Sowohl im lateinischen Original, wie auch in allen Übersetzungen wird in der Fußnote auf Can 332 § 2 CIC 1983 verwiesen.

Wenn man nicht davon ausgeht, daß JP II ein völliger kanonistischer Ignorant war (und alle seine Berater, unter ihnen Kanonisten höchsten Ranges und Ansehens, die sprichwörtlichen Gurkenscheiben auf den Augen hatten!), dann kann das nichts anderes heißen, als daß der damals zweifellos rite et recte regierende Papst die Möglichkeit einer renuntiatio anerkennt und für mögliche Folgerungen daraus legistisch vorsorgt.

Ich weiß: es ist nicht leicht, eine Fehlinterpretation einzugestehen, wenn sie einem so schön ins Konzept paßt. Fiele auch mir nicht leicht. Aber irgendwann sollte einem halt doch dämmern, daß man sich auf dem Holzweg befindet ...
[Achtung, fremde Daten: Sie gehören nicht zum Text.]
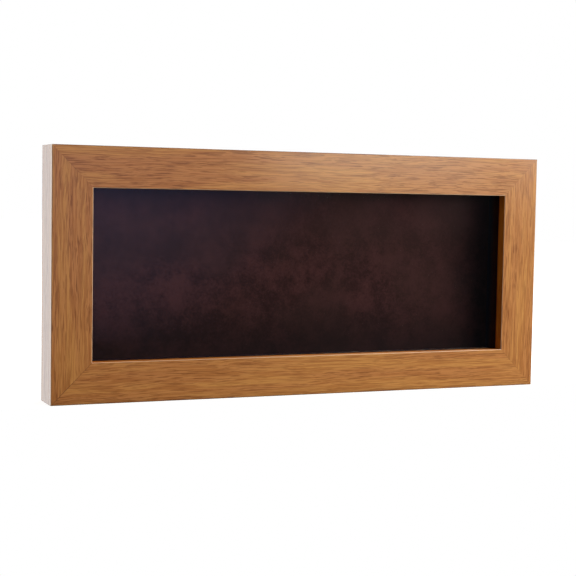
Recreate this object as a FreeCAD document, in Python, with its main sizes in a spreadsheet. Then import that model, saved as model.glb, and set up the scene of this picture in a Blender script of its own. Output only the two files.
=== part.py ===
import FreeCAD, Part
import os
import Sketcher

# A shadow box: four mitred and rabbeted rails round a glass pane, a lined display space, a suede-covered
# mount panel, and a back board that six turn buttons hold in the rabbet.
# Millimetres. +Z is up and the glass faces -Y. The origin is under the middle of the box, at its base.

SIZES = {
    # the frame, outside
    "frame_width": 608,
    "frame_height": 280,
    "frame_depth": 45,
    # the rails' section: the face seen from the front, the lip over the glass and the rabbet behind it
    "face_width": 45.5,
    "lip_depth": 12.7,
    "rabbet_width": 8,
    "front_arris": 1.0,
    "rear_arris": 0.6,
    # the panes and boards, and the play between their edges and the rabbet
    "edge_play": 1,
    "glass_thickness": 2,
    "spacer_thickness": 6.5,
    "spacer_play": 0.2,
    "suede_thickness": 0.8,
    "mount_thickness": 2.5,
    "back_thickness": 3,
    "back_recess": 0.5,
    # the turn buttons, each turning on a screw near the rabbet's edge
    "button_reach": 23,
    "button_tail": 7,
    "button_width": 12,
    "button_thickness": 1.2,
    "button_corner": 4,
    "button_edge": 0.3,
    "pivot_inset": 9,
    "pivot_spacing": 300,
    # pan-head screws
    "screw_radius": 1.75,
    "screw_play": 0.08,
    "screw_head_radius": 3.6,
    "screw_head_height": 2.1,
    "screw_head_round": 1.2,
    "screw_length": 14,
    "screw_point": 3,
    "recess_reach": 1.9,
    "recess_width": 0.7,
    "recess_depth": 1.1,
    # V-shaped nails across the mitres
    "v_leg": 7,
    "v_sheet": 0.6,
    "v_depth": 12,
    "v_outer_place": 12,
    "v_inner_place": 26,
    "v_proud": 0.15,
    # sawtooth hangers on the top rail
    "hanger_length": 46,
    "hanger_height": 9,
    "hanger_sheet": 0.8,
    "hanger_foot": 9,
    "hanger_slope": 3,
    "hanger_rise": 1.4,
    "hanger_inset": 20,
    "hanger_spacing": 400,
    "tooth_pitch": 2.4,
    "tooth_height": 1.5,
    "nail_radius": 0.7,
    "nail_head_radius": 2,
    "nail_head_height": 0.6,
    "nail_length": 13,
    "nail_point": 2,
    # rubber pads on the bottom rail
    "bumper_radius": 6,
    "bumper_height": 3.5,
    "bumper_round": 1.6,
    "bumper_spacing": 500,
    "bumper_inset": 16,
}
TOOTH_COUNT = 9

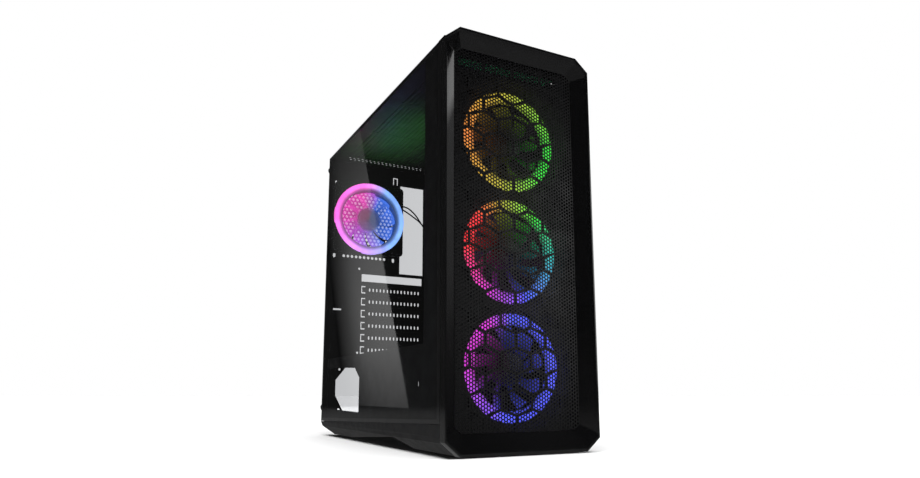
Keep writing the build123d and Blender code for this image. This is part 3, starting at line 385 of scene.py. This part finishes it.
def clear_glass():
    """Tempered panel: what is behind shows straight through, and the front surface reflects."""
    material = new_material("clear_panel_glass")
    tree = material.node_tree
    clear = tree.nodes.new("ShaderNodeBsdfTransparent")
    clear.inputs["Color"].default_value = (0.83, 0.835, 0.845, 1.0)
    mirror = tree.nodes.new("ShaderNodeBsdfGlossy")
    mirror.inputs["Color"].default_value = (1.0, 1.0, 1.0, 1.0)
    fresnel = tree.nodes.new("ShaderNodeFresnel")
    fresnel.inputs["IOR"].default_value = 1.62
    facing = tree.nodes.new("ShaderNodeNewGeometry")
    front = tree.nodes.new("ShaderNodeMath")
    front.operation = "SUBTRACT"
    front.inputs[0].default_value = 1.0
    tree.links.new(facing.outputs["Backfacing"], front.inputs[1])
    share = tree.nodes.new("ShaderNodeMath")
    share.operation = "MULTIPLY"
    tree.links.new(fresnel.outputs[0], share.inputs[0])
    tree.links.new(front.outputs[0], share.inputs[1])
    mix = tree.nodes.new("ShaderNodeMixShader")
    tree.links.new(share.outputs[0], mix.inputs[0])
    tree.links.new(clear.outputs[0], mix.inputs[1])
    tree.links.new(mirror.outputs[0], mix.inputs[2])
    # faint wipe marks change only how sharp the reflection is
    place = tree.nodes.new("ShaderNodeTexCoord")
    smear = tree.nodes.new("ShaderNodeTexNoise")
    smear.inputs["Scale"].default_value = 14
    smear.inputs["Detail"].default_value = 5
    tree.links.new(place.outputs["Object"], smear.inputs["Vector"])
    sharp = tree.nodes.new("ShaderNodeMapRange")
    sharp.inputs["From Min"].default_value = 0.3
    sharp.inputs["From Max"].default_value = 0.7
    sharp.inputs["To Min"].default_value = 0.0
    sharp.inputs["To Max"].default_value = 0.03
    tree.links.new(smear.outputs["Fac"], sharp.inputs["Value"])
    tree.links.new(sharp.outputs[0], mirror.inputs["Roughness"])
    output = tree.nodes.new("ShaderNodeOutputMaterial")
    tree.links.new(mix.outputs[0], output.inputs["Surface"])
    return material


# the lamps' colours, and where each sits round a fan: degrees anticlockwise from the right, seen from the
# front. Every fan has one at the left, 180, where the gradient that carries them starts and ends.
LAMP_COLORS = {
    "green": (0.06, 0.60, 0.07), "olive": (0.40, 0.40, 0.06), "orange": (0.70, 0.26, 0.07),
    "red": (0.80, 0.06, 0.07), "magenta": (0.56, 0.06, 0.55), "blue": (0.12, 0.14, 0.82),
    "teal": (0.05, 0.42, 0.38), "pink": (1.00, 0.14, 0.70), "lilac": (0.80, 0.24, 1.00),
    "azure": (0.22, 0.42, 1.00),
}
LAMPS_ROUND = {
    "upper_fan": ((0, "green"), (90, "olive"), (180, "orange"), (260, "olive"), (320, "green")),
    "middle_fan": ((0, "teal"), (50, "green"), (100, "olive"), (140, "red"), (180, "red"),
                   (240, "magenta"), (290, "blue")),
    "lower_fan": ((0, "blue"), (90, "blue"), (120, "magenta"), (180, "magenta"), (260, "blue")),
    "rear_fan": ((0, "azure"), (60, "azure"), (100, "pink"), (180, "pink"), (240, "lilac"), (310, "azure")),
}


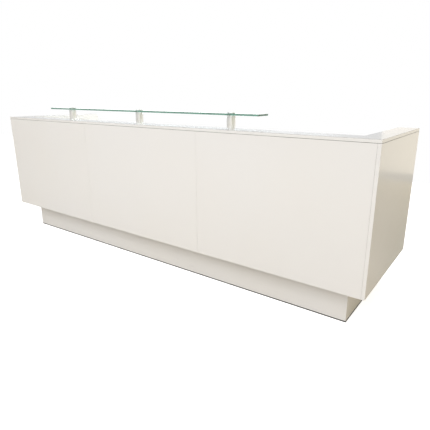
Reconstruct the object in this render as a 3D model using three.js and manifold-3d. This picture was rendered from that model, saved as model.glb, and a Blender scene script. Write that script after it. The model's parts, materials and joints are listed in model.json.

Nochmals: weder war ich vom Amtsverzicht Benedikts angetan (ich habe damals hier ausführlich meine Gründe dargelegt, noch bin ich vom Papa Franz begeistert - also wirklich nicht! Aber das berechtigt mich (und auch niemanden sonst) zu völlig willkürlicher Interpretation von Rechtstexten, nur weil das einem ein "Argument" zu schaffen scheint.